Supplied data>
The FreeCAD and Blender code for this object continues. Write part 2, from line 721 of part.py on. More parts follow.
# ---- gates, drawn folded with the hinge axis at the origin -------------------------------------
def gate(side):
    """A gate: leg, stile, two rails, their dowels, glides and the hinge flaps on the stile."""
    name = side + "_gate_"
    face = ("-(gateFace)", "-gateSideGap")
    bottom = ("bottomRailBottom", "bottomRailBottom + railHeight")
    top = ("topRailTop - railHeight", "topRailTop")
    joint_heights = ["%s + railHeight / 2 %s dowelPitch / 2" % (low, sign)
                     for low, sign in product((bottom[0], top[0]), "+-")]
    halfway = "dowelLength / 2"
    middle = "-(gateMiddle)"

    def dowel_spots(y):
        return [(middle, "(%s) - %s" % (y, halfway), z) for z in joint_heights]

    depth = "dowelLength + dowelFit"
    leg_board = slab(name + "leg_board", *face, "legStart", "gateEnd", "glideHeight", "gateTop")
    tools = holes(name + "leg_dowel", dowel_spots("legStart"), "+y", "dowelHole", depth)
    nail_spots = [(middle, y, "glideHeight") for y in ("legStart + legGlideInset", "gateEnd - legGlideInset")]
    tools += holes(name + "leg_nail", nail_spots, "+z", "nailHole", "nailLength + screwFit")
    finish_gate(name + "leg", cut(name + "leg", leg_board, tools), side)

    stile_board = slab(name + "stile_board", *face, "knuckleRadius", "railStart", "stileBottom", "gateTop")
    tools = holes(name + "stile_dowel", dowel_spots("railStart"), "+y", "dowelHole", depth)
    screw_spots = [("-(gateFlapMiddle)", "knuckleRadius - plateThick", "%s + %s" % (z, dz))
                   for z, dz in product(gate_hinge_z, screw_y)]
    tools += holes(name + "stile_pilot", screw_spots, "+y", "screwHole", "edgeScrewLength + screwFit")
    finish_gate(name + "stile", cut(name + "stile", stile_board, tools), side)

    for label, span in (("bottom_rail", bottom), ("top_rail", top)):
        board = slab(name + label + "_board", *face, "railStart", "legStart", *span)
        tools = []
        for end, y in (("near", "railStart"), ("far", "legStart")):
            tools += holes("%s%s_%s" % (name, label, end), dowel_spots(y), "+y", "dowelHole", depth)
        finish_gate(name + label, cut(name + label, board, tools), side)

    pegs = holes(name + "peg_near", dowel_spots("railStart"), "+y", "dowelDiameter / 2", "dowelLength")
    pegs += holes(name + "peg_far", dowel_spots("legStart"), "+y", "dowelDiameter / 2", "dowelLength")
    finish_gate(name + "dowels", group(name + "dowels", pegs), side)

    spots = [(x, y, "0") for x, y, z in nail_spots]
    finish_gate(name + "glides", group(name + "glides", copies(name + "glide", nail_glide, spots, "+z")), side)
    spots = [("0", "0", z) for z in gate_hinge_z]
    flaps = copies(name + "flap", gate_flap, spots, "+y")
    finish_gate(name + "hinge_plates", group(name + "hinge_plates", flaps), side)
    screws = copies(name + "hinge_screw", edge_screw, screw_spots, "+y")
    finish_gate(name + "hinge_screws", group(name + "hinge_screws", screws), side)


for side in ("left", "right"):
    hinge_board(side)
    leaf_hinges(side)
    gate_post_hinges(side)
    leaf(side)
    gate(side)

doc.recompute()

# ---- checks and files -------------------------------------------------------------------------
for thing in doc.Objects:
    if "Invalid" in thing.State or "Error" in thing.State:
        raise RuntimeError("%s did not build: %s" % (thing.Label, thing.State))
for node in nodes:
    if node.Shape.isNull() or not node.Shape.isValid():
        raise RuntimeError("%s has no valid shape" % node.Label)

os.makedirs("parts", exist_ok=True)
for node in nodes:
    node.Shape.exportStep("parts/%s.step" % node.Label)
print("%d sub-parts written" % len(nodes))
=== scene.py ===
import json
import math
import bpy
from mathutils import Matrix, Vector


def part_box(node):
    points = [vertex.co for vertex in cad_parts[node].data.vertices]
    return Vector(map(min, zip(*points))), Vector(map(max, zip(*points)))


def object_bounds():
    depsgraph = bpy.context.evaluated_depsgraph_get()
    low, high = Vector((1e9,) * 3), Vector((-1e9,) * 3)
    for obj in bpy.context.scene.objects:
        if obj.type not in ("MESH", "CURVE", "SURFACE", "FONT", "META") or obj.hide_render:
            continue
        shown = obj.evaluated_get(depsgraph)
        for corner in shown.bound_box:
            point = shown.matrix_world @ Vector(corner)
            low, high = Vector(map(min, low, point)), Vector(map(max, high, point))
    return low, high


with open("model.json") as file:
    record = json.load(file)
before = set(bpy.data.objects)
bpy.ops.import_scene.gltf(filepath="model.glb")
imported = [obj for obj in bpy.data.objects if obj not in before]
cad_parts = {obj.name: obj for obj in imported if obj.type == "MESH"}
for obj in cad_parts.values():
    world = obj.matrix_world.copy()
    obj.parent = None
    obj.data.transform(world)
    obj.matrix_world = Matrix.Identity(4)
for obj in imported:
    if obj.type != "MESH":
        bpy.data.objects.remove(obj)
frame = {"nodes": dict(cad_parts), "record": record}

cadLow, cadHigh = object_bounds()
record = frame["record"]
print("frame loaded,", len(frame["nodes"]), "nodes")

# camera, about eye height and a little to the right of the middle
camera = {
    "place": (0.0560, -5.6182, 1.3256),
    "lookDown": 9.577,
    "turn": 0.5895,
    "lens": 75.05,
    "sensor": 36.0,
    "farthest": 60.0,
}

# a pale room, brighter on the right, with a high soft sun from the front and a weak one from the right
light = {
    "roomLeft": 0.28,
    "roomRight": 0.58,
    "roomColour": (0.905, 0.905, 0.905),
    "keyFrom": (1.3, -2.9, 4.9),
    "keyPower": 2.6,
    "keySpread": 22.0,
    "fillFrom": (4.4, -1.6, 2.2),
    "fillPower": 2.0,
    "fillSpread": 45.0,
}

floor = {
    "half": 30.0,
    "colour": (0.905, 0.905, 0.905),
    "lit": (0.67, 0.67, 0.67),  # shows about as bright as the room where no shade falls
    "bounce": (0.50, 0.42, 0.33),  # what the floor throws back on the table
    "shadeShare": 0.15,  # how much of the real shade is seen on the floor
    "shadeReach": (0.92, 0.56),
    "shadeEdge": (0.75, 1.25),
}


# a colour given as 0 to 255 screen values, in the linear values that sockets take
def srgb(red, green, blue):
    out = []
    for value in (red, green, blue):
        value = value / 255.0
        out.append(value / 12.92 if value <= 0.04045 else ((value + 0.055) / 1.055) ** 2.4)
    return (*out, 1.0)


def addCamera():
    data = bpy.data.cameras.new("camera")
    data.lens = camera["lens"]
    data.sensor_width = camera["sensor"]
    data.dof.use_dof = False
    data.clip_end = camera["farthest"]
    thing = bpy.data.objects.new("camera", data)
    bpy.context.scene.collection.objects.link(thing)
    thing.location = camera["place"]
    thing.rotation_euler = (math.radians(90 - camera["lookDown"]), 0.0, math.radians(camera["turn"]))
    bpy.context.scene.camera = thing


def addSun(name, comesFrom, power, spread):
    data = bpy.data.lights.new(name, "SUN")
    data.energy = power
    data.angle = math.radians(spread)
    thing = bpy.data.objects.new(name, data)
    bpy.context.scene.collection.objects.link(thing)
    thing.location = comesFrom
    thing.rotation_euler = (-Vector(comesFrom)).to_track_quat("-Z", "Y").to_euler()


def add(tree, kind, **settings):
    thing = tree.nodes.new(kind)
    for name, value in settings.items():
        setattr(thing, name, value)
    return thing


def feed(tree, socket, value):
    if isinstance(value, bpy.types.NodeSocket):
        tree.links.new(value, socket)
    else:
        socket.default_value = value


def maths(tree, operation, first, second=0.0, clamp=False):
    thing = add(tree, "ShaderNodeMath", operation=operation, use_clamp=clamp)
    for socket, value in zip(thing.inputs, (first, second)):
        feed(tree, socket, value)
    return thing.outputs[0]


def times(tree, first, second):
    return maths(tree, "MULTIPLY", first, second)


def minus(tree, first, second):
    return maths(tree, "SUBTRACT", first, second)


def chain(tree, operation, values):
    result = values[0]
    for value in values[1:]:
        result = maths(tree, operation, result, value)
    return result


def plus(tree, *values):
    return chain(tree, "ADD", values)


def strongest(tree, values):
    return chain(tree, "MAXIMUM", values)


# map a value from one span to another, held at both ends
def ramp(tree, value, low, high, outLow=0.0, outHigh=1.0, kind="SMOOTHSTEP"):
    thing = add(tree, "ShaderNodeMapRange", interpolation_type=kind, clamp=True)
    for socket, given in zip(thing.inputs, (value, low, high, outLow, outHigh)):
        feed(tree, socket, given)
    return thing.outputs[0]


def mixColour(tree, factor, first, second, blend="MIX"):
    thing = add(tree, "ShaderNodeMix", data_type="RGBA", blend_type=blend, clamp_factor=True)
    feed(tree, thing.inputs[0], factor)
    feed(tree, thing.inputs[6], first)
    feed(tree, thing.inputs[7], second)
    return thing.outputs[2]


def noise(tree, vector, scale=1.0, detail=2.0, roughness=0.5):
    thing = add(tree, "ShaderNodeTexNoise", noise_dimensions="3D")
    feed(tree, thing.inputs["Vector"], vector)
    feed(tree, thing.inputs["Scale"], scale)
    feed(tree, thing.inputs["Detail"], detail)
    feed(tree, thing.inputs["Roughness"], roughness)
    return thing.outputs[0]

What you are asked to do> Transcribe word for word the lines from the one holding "# ---- checks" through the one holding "Vector(map(max, high, point))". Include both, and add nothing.

Written response>
# ---- checks and files -------------------------------------------------------------------------
for thing in doc.Objects:
    if "Invalid" in thing.State or "Error" in thing.State:
        raise RuntimeError("%s did not build: %s" % (thing.Label, thing.State))
for node in nodes:
    if node.Shape.isNull() or not node.Shape.isValid():
        raise RuntimeError("%s has no valid shape" % node.Label)

os.makedirs("parts", exist_ok=True)
for node in nodes:
    node.Shape.exportStep("parts/%s.step" % node.Label)
print("%d sub-parts written" % len(nodes))
=== scene.py ===
import json
import math
import bpy
from mathutils import Matrix, Vector


def part_box(node):
    points = [vertex.co for vertex in cad_parts[node].data.vertices]
    return Vector(map(min, zip(*points))), Vector(map(max, zip(*points)))


def object_bounds():
    depsgraph = bpy.context.evaluated_depsgraph_get()
    low, high = Vector((1e9,) * 3), Vector((-1e9,) * 3)
    for obj in bpy.context.scene.objects:
        if obj.type not in ("MESH", "CURVE", "SURFACE", "FONT", "META") or obj.hide_render:
            continue
        shown = obj.evaluated_get(depsgraph)
        for corner in shown.bound_box:
            point = shown.matrix_world @ Vector(corner)
            low, high = Vector(map(min, low, point)), Vector(map(max, high, point))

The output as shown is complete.